1058 GMT September 22, 2018
The European Commission last month offered initial backing to a Franco-German proposal to allow more permanent border checks within the bloc's Schengen free-travel zone.
Germany notified the European Commission, the Council of the European Union, the President of the European Parliament and the interior ministers of the EU-Schengen states about its decision in a letter on Wednesday.
The commission allowed Germany to control its border with Austria in 2015 after a surge of refugees and migrants began arriving in western Europe.
The temporary permission was due to expire on Nov. 11.
Immigration will be a key issue in coalition talks by Chancellor Angela Merkel's conservatives, the pro-business Free Democrats and the environmentalist Greens.
Interior Minister Thomas de Maiziere justified Germany's move given continued security concerns, and said a complete return to free travel within the Schengen area was contingent on an improvement in the overall situation.

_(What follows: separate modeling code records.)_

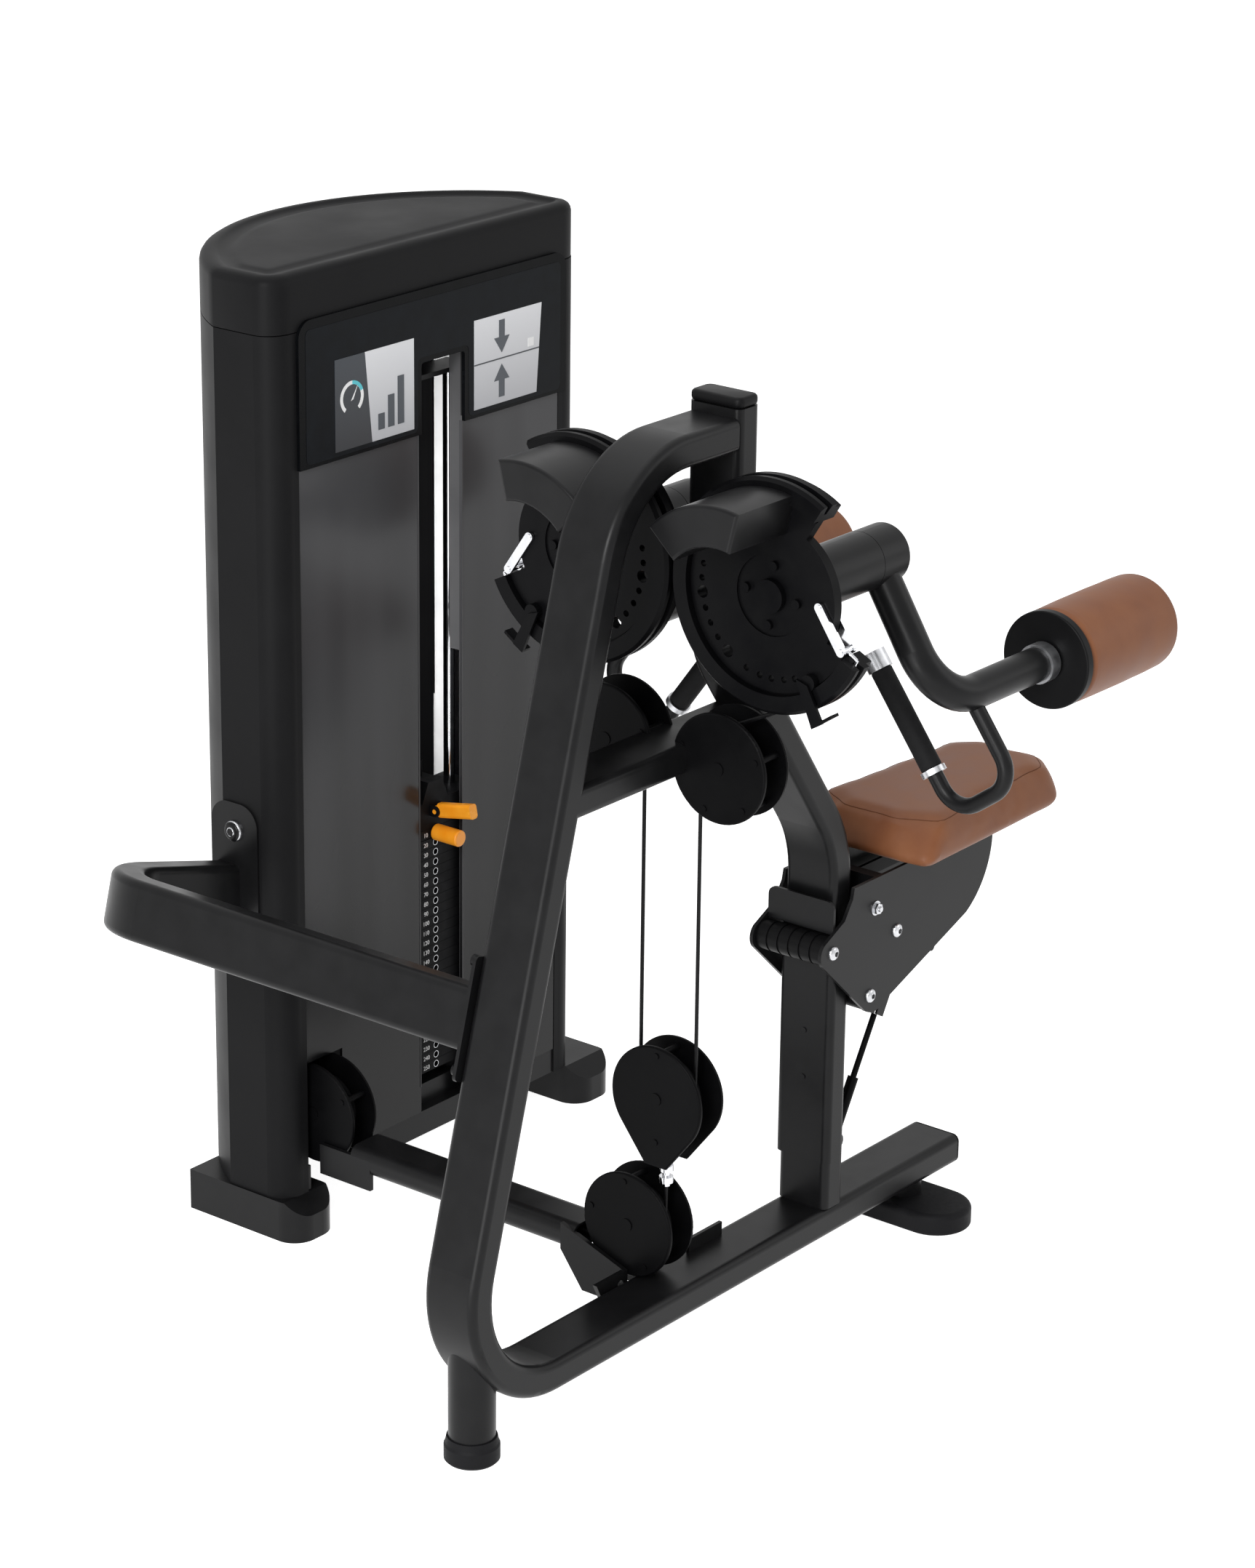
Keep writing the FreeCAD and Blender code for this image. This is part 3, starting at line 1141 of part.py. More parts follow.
# Seat carriage
def _side_face(y):
    def spot(pair):
        return V(pair[0], y, pair[1])
    edges = []
    line = [spot(p[1:]) for p in SIDE_PTS]
    for first, last in zip(line, line[1:]):
        edges.append(Part.LineSegment(first, last).toShape())
    edges.append(Part.Arc(*[spot(p) for p in SIDE_ARC]).toShape())
    edges.append(Part.LineSegment(*[spot(p) for p in SIDE_TAIL]).toShape())
    edges.append(Part.Arc(*[spot(p) for p in SIDE_LOW_ARC]).toShape())
    edges.append(Part.LineSegment(*[spot(p) for p in SIDE_BACK]).toShape())
    edges.append(Part.Arc(*[spot(p) for p in SIDE_NOSE]).toShape())
    return Part.Face(Part.Wire(edges))


def seat_frame():
    """Two side plates with cross plates, bolts and roller pins."""
    pieces = []
    for sign in (-1, 1):
        y0 = sign * SIDE_Y - _half(SIDE_T)
        pieces.append(_side_face(y0).extrude(V(0, SIDE_T, 0)))
        outer = sign * SIDE_Y + sign * _half(SIDE_T)
        tip = outer + sign * CARRIAGE_BOLT_H
        for x, z in CARRIAGE_BOLTS + (ROLLER_FRONT, ROLLER_LOW):
            ys = sorted((outer, tip))
            pieces.append(_rod_y(CARRIAGE_BOLT_R, x, ys[0], ys[1], z))
    for x, z in (ROLLER_FRONT, ROLLER_LOW):
        pieces.append(_rod_y(ROLLER_PIN_R, x, -SIDE_Y, SIDE_Y, z))
    inner = SIDE_Y - _half(SIDE_T)
    cross = _box(CROSS_PLATE_X, CROSS_PLATE_X + CROSS_PLATE_T, -inner, inner, CROSS_PLATE_Z0, CROSS_PLATE_Z1)
    pieces.append(_round_rims(cross, CROSS_PLATE_R, lambda e: e.BoundBox.XLength > _half(CROSS_PLATE_T) and e.BoundBox.ZMin > CROSS_PLATE_Z0))
    pieces.append(_box(SPREADER_X0, SPREADER_X0 + SPREADER_T, -inner, inner, SPREADER_Z0, SPREADER_Z1))
    way = (V(STRUT_TOP[0], 0, STRUT_TOP[1]) - V(LUG_X, 0, LUG_Z)).normalize()
    side = V(-way.z, 0, way.x) * _half(FORK_W)
    foot = V(STRUT_TOP[0], 0, STRUT_TOP[1])
    head = foot + way * FORK_L
    outline = [(p.x, p.z) for p in (foot + side, head + side, head - side, foot - side)]
    for sign in (-1, 1):
        ys = sorted((sign * FORK_BAR_Y, sign * (FORK_BAR_Y + FORK_BAR_T)))
        pieces.append(_prism_y(outline, ys[0], ys[1]))
    pin = head - way * FORK_W
    pieces.append(_rod_y(FORK_PIN_R, pin.x, -inner, inner, pin.z))
    top = SEAT_Z0 - SEAT_PLATE_T
    pieces.append(_box(SEAT_PLATE_X0, SEAT_PLATE_X1, -SEAT_PLATE_HALF, SEAT_PLATE_HALF, top, SEAT_Z0))
    return _join(pieces)


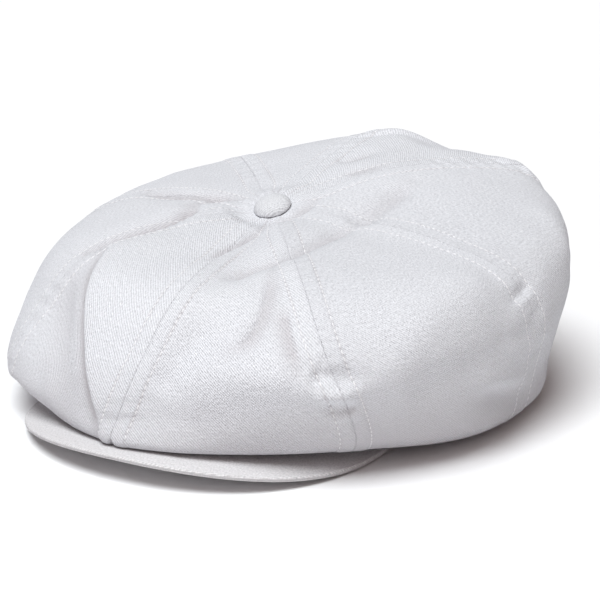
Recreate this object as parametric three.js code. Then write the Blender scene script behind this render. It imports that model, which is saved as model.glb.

Germany was hit by five extremist attacks in 2016, including one in December on a Berlin Christmas market that killed 12 people.
"We are working hard on this, all member states, the EU Commission and the EU Council, but there is still a long way to go," de Maiziere said in a statement.
Border controls also apply to flights to Germany from Greece, which was the gateway for thousands of migrants from Iraq and Syria.
Ministry data on Wednesday showed that 140,000 asylum seekers have registered in Germany since the beginning of 2017.